Atmos. Chem. Phys., 12, 10971-10987, 2012
www.atmos-chem-phys.net/12/10971/2012/
doi:10.5194/acp-12-10971-2012
© Author(s) 2012. This work is distributed
under the Creative Commons Attribution 3.0 License.
Process analysis of regional ozone formation over the Yangtze River Delta, China using the Community Multi-scale Air Quality modeling system
L. Li1, C. H. Chen1, C. Huang1, H. Y. Huang1, G. F. Zhang1, Y. J. Wang2, H. L. Wang1, S. R. Lou1, L. P. Qiao1, M. Zhou1, M. H. Chen1, Y. R. Chen1, D. G. Streets3, J. S. Fu4, and C. J. Jang5
1Shanghai Academy of Environmental Sciences, Shanghai, 200233, China
2Institute of Environmental Pollution and Health, School of Environmental and Chemical Engineering, Shanghai University, Shanghai 200444, China
3Decision and Information Sciences Division, Argonne National Laboratory, Argonne, IL 60439, USA
4Department of Civil & Environmental Engineering, University of Tennessee, Knoxville, TN 37996, USA
5Office of Air Quality Planning & Standards, US Environmental Protection Agency, Research Triangle Park, NC 27711, USA

Abstract. A high O3 episode was detected in urban Shanghai, a typical city in the Yangtze River Delta (YRD) region in August 2010. The CMAQ integrated process rate method is applied to account for the contribution of different atmospheric processes during the high pollution episode. The analysis shows that the maximum concentration of ozone occurs due to transport phenomena, including vertical diffusion and horizontal advective transport. Gas-phase chemistry producing O3 mainly occurs at the height of 300–1500 m, causing a strong vertical O3 transport from upper levels to the surface layer. The gas-phase chemistry is an important sink for O3 in the surface layer, coupled with dry deposition. Cloud processes may contribute slightly to the increase of O3 due to convective clouds or to the decrease of O3 due to scavenging. The horizontal diffusion and heterogeneous chemistry contributions are negligible during the whole episode. Modeling results show that the O3 pollution characteristics among the different cities in the YRD region have both similarities and differences. During the buildup period, the O3 starts to appear in the city regions of the YRD and is then transported to the surrounding areas under the prevailing wind conditions. The O3 production from photochemical reaction in Shanghai and the surrounding area is most significant, due to the high emission intensity in the large city; this ozone is then transported out to sea by the westerly wind flow, and later diffuses to rural areas like Chongming island, Wuxi and even to Nanjing. The O3 concentrations start to decrease in the cities after sunset, due to titration of the NO emissions, but ozone can still be transported and maintain a significant concentration in rural areas and even regions outside the YRD region, where the NO emissions are very small.
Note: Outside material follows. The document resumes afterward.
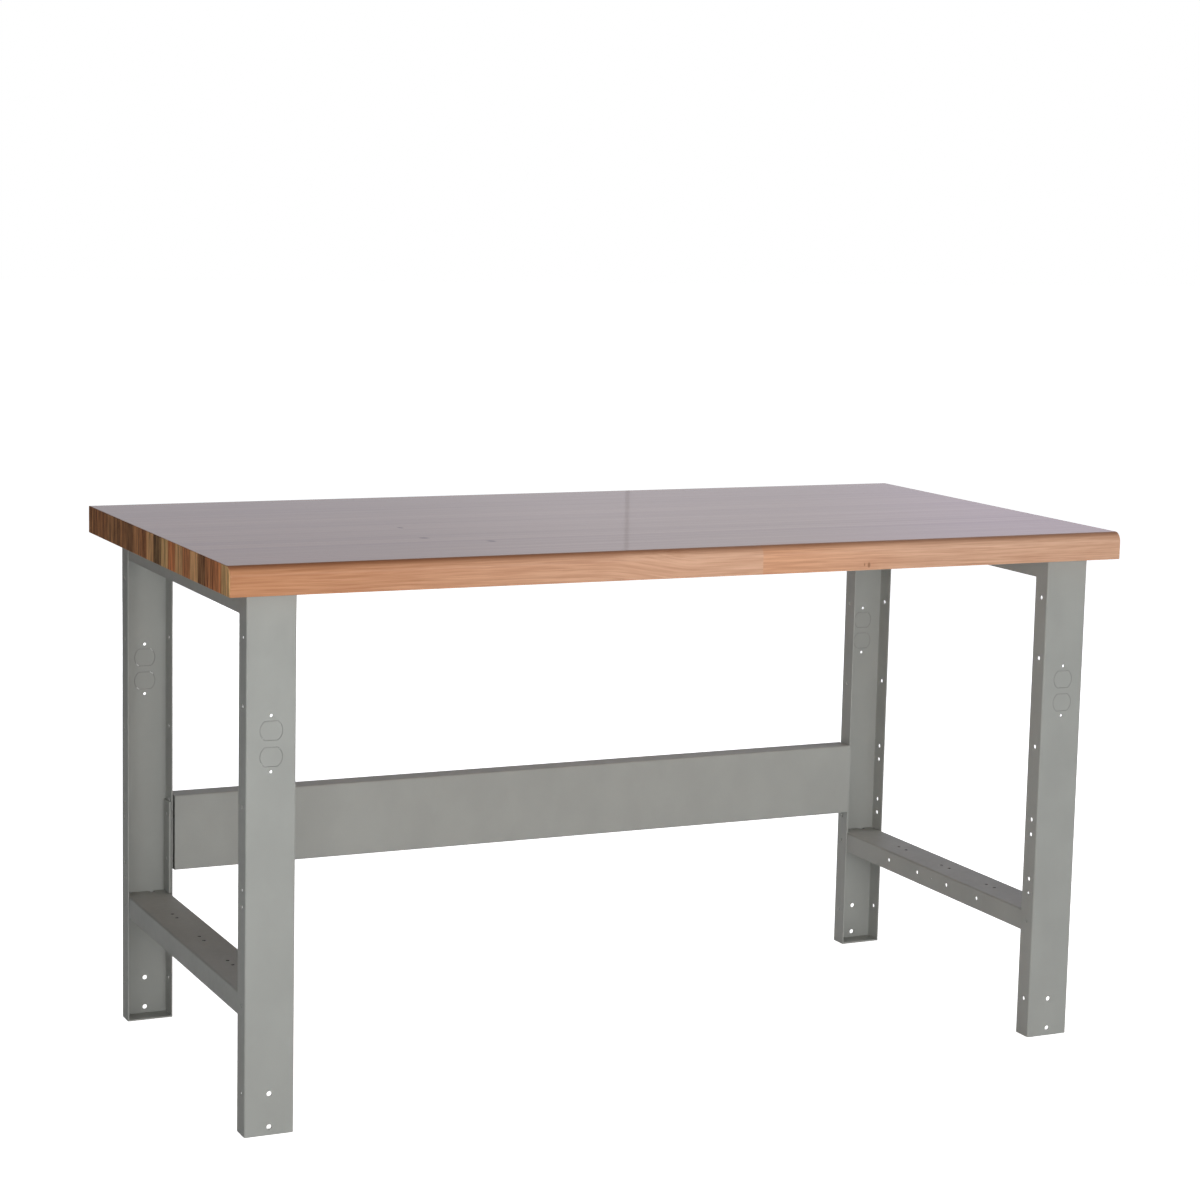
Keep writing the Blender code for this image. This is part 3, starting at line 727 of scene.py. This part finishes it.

Citation: Li, L., Chen, C. H., Huang, C., Huang, H. Y., Zhang, G. F., Wang, Y. J., Wang, H. L., Lou, S. R., Qiao, L. P., Zhou, M., Chen, M. H., Chen, Y. R., Streets, D. G., Fu, J. S., and Jang, C. J.: Process analysis of regional ozone formation over the Yangtze River Delta, China using the Community Multi-scale Air Quality modeling system, Atmos. Chem. Phys., 12, 10971-10987, doi:10.5194/acp-12-10971-2012, 2012.